Another suggestion I want to add is to establish a system of buddy/mentors for new students joining the institute, with 3rd/4th-year undergrads continuing the relationship even after college until the first year finishes their education. Although this idea is in place in some form or another at many institutes, it may not be receiving the attention it deserves as a measure to ensure mental well-being, reduce dropouts, and provide support to students during a phase when they are away from their families (who filled this void during pre-university days).
Most students are unaware of the career options available to them and the life that awaits them after college. They need guidance on the kind of resilience they need to build to be successful in life. If institutes track the benefits of such mentorship programs and continuously work to improve them, it could pave the way for a much better community.
With rising life-expectancy and a consequential rise in age of retirement, it might be interesting to explore the prospect of increasing the duration of university life perhaps, turning the courses from 4/5 years to 5/6 years, without adding additional course content. burden
Overall, your suggestions offer valuable insights into how institutions can improve their academic programs and support students' well-being.
Baal, really nice post.

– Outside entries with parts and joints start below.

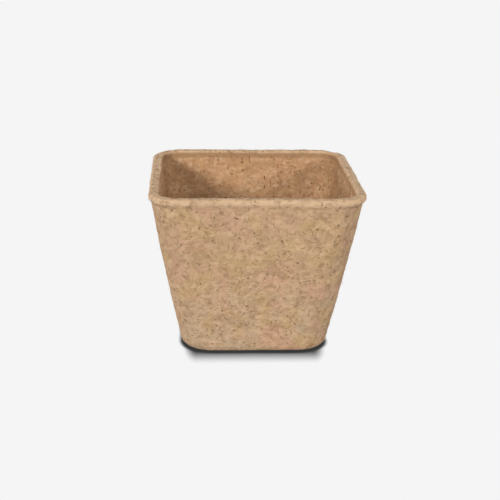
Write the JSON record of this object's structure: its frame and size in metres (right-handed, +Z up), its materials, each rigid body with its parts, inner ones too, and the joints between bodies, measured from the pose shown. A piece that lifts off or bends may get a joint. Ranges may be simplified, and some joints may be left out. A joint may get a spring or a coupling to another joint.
{
  "type": "peat pot",
  "caption": "Square tapered plant pot moulded in one piece from peat and wood fibre, with a thicker rim band and drain holes in its floor.",
  "frame": {"origin": "centre of the underside, on the surface that the pot stands on", "axes": "+Z up through the open mouth; X and Y square to the walls, with the front wall facing -Y"},
  "size_m": [0.08, 0.08, 0.064],
  "materials": {
    "peat_fibre": "rough fibre"
  },
  "bodies": {
    "root": {"moulded_pot": "peat_fibre"}
  },
  "joints": []
}
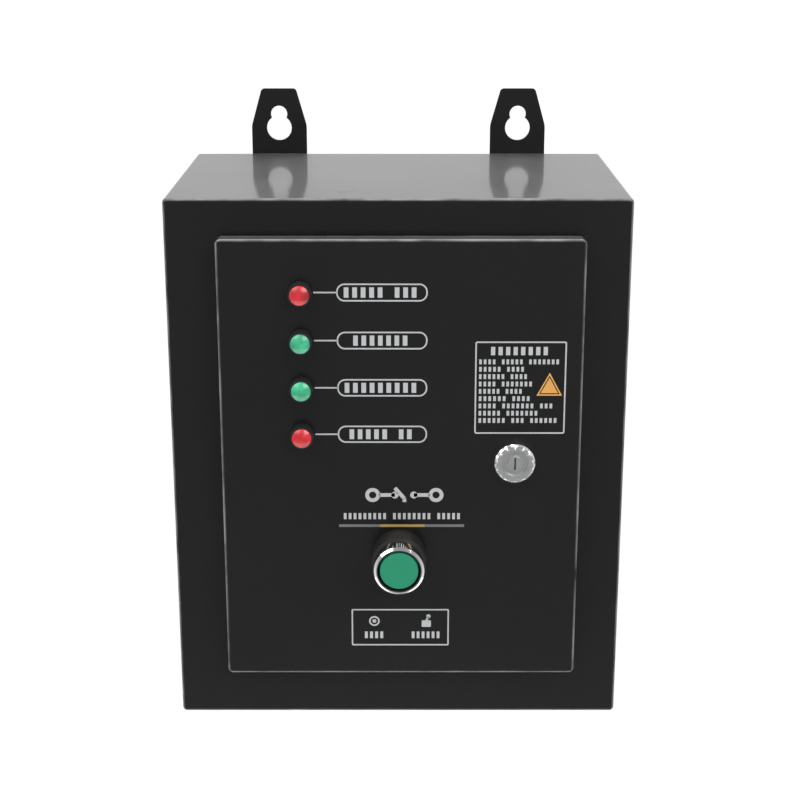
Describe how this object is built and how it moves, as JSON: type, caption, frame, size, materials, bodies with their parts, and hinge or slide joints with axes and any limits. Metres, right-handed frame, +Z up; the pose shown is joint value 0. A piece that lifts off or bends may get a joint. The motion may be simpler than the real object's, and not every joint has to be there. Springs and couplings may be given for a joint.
{
  "type": "automatic transfer switch control box",
  "caption": "Wall-hung black steel changeover box with hinged door, status lamps, latching pushbutton, cam lock and cable glands.",
  "frame": {"origin": "on the wall plane, midway between the round lobes of the four ear keyholes", "axes": "+X to the right seen from the front, +Y into the wall, +Z up"},
  "size_m": [0.25, 0.199, 0.38],
  "materials": {
    "black_powder_coat": "satin",
    "zinc_plated_steel": "satin",
    "galvanised_sheet": "matte",
    "black_foam": "matte",
    "black_rubber": "matte",
    "black_plastic": "satin",
    "grey_plastic": "satin",
    "light_plastic": "satin",
    "white_plastic": "satin",
    "blue_plastic": "gloss",
    "yellow_plastic": "gloss",
    "green_board": "gloss",
    "chrome": "polished",
    "lamp_red": "gloss",
    "lamp_green": "gloss",
    "cap_green": "gloss",
    "clear_cover": "clear",
    "brass": "satin",
    "black_insulation": "satin"
  },
  "bodies": {
    "enclosure": {"enclosure_shell": "black_powder_coat", "back_panel": "black_powder_coat", "ear_upper_left": "black_powder_coat", "ear_upper_right": "black_powder_coat", "ear_lower_left": "black_powder_coat", "ear_lower_right": "black_powder_coat", "ear_screws": "zinc_plated_steel", "plate_studs": "zinc_plated_steel", "mounting_plate": "galvanised_sheet", "plate_nuts": "zinc_plated_steel", "din_rail": "zinc_plated_steel", "rail_screws": "zinc_plated_steel", "mains_contactor_base": "black_plastic", "mains_contactor_cover": "light_plastic", "generator_contactor_base": "black_plastic", "generator_contactor_cover": "light_plastic", "contactor_screws": "zinc_plated_steel", "interlock_post": "grey_plastic", "fuse_base": "white_plastic", "control_board": "green_board", "board_standoffs": "white_plastic", "board_relays": "blue_plastic", "board_transformer": "black_plastic", "terminal_base": "black_plastic", "terminal_screws": "zinc_plated_steel", "power_wires": "black_insulation", "earth_stud": "brass", "earth_nuts": "brass", "gland_plate": "black_powder_coat", "gland_plate_screws": "zinc_plated_steel", "gland_bodies": "black_plastic", "gland_caps": "black_plastic", "gland_seals": "black_rubber", "gland_locknuts": "black_plastic", "hinge_brackets": "black_powder_coat"},
    "door": {"door_pan": "black_powder_coat", "door_gasket": "black_foam", "hinge_lugs": "black_powder_coat", "hinge_pins": "zinc_plated_steel", "lock_body": "chrome", "lock_nut": "zinc_plated_steel", "lamp_housings": "black_plastic", "lamp_lens_mains": "lamp_red", "lamp_lens_generator": "lamp_green", "lamp_lens_auto": "lamp_green", "lamp_lens_failure": "lamp_red", "lamp_nuts": "black_plastic", "button_collar": "black_plastic", "button_bezel": "chrome", "button_block": "light_plastic", "button_nut": "black_plastic"},
    "lock": {"lock_plug": "chrome", "lock_cam": "zinc_plated_steel"},
    "button": {"button_cap": "cap_green", "button_stem": "white_plastic"},
    "mains_carrier": {"mains_contactor_carrier": "blue_plastic"},
    "generator_carrier": {"generator_contactor_carrier": "yellow_plastic"},
    "rocker": {"interlock_rocker": "white_plastic"},
    "fuse": {"fuse_carrier": "light_plastic"},
    "cover": {"terminal_cover": "clear_cover"}
  },
  "joints": [
    {"name": "door_hinge", "type": "hinge", "parent": "enclosure", "child": "door", "pos_m": [-0.092, -0.169, 0.0055], "axis": [0, 0, -1], "range_deg": [0, 110]},
    {"name": "lock_turn", "type": "hinge", "parent": "door", "child": "lock", "pos_m": [0.0634, -0.16, 0.008], "axis": [0, -1, 0], "range_deg": [0, 90]},
    {"name": "button_press", "type": "slide", "parent": "door", "child": "button", "axis": [0, 1, 0], "range_m": [0, 0.005], "stiffness_N_per_m": 600},
    {"name": "mains_carrier_slide", "type": "slide", "parent": "enclosure", "child": "mains_carrier", "axis": [0, -1, 0], "range_m": [0, 0.003]},
    {"name": "generator_carrier_slide", "type": "slide", "parent": "enclosure", "child": "generator_carrier", "axis": [0, 1, 0], "range_m": [0, 0.003]},
    {"name": "interlock_rock", "type": "hinge", "parent": "enclosure", "child": "rocker", "pos_m": [-0.0275, -0.0961, 0.0725], "axis": [0, 0, 1], "range_deg": [0, 6.15]},
    {"name": "fuse_carrier_hinge", "type": "hinge", "parent": "enclosure", "child": "fuse", "pos_m": [0.035, -0.058, 0.055], "axis": [1, 0, 0], "range_deg": [0, 80]},
    {"name": "terminal_cover_hinge", "type": "hinge", "parent": "enclosure", "child": "cover", "pos_m": [0.0005, -0.053, -0.059], "axis": [-1, 0, 0], "range_deg": [0, 100]}
  ],
  "couplings": [
    {"joint": "generator_carrier_slide", "follows": "mains_carrier_slide", "ratio": 1},
    {"joint": "interlock_rock", "follows": "mains_carrier_slide", "rad_per_m": 35.731}
  ]
}
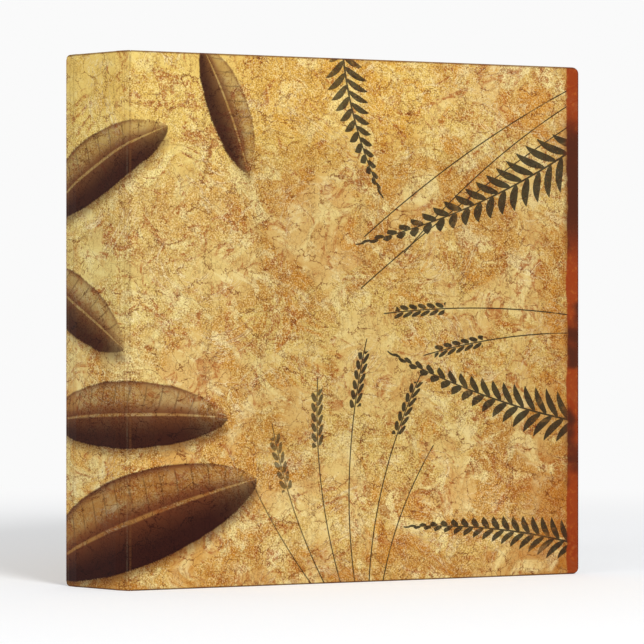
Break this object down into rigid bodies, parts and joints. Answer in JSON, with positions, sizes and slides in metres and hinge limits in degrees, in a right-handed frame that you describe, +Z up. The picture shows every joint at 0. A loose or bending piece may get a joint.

You’ve discussed so many important things here. Apart from improving schools and colleges from a learning perspective, I wonder if we must also think about investing in mental health and other support systems, especially when their families aren’t around or informed enough to support children mentally. In fact, I believe government health departments actually have budgets allocated for this purpose, at least at the school level, really not sure how much of this ends up getting utilised and how though.